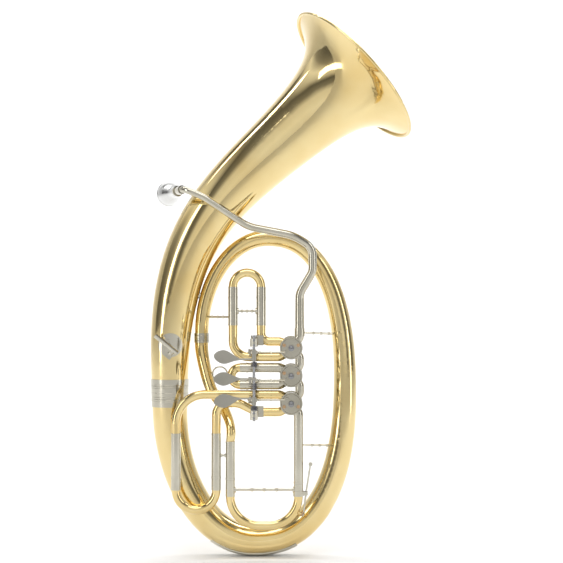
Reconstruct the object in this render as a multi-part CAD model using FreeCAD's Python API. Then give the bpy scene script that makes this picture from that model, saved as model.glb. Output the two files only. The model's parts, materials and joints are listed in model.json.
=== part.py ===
import FreeCAD, Part
import math
import os

# Tenor horn in B flat: oval body with three rotary valves, four slides and a mouthpiece.
# The drawing frame has its zero on the middle valve's axis: +X right, +Y away from the
# levers (towards the player), +Z up.  At the end every piece is moved so that the zero is
# under the middle of the whole instrument, at its lowest point.

os.makedirs("parts", exist_ok=True)
Vec = FreeCAD.Vector

# ---------------------------------------------------------------- driving dimensions (mm)
# Bell branch: a slow cone that opens into a flare at the rim.
BELL_RIM_R = 121.5
BELL_START_R = 25.9
BELL_TAPER = 0.0405
FLARE_LENGTH = 52.0
BELL_RISE = 43.0
BELL_TILT = 9.5
BELL_MOUTH_X = 94.6
BELL_MOUTH_Z = 444.6
BELL_THROAT_LENGTH = 123.6
BELL_PULL_LOW = 202.0
BELL_PULL_HIGH = 147.0
BELL_WALL = 0.7
BEAD_R = 2.3
RIM_WIRE_R = 1.2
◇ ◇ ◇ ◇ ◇
● Objective
Copy out the full listing exactly.

● Written answer
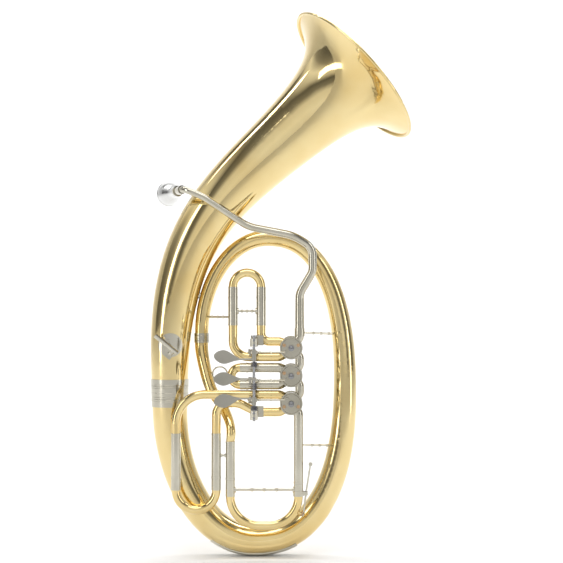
Reconstruct the object in this render as a multi-part CAD model using FreeCAD's Python API. Then give the bpy scene script that makes this picture from that model, saved as model.glb. Output the two files only. The model's parts, materials and joints are listed in model.json.
=== part.py ===
import FreeCAD, Part
import math
import os

# Tenor horn in B flat: oval body with three rotary valves, four slides and a mouthpiece.
# The drawing frame has its zero on the middle valve's axis: +X right, +Y away from the
# levers (towards the player), +Z up.  At the end every piece is moved so that the zero is
# under the middle of the whole instrument, at its lowest point.

os.makedirs("parts", exist_ok=True)
Vec = FreeCAD.Vector

# ---------------------------------------------------------------- driving dimensions (mm)
# Bell branch: a slow cone that opens into a flare at the rim.
BELL_RIM_R = 121.5
BELL_START_R = 25.9
BELL_TAPER = 0.0405
FLARE_LENGTH = 52.0
BELL_RISE = 43.0
BELL_TILT = 9.5
BELL_MOUTH_X = 94.6
BELL_MOUTH_Z = 444.6
BELL_THROAT_LENGTH = 123.6
BELL_PULL_LOW = 202.0
BELL_PULL_HIGH = 147.0
BELL_WALL = 0.7
BEAD_R = 2.3
RIM_WIRE_R = 1.2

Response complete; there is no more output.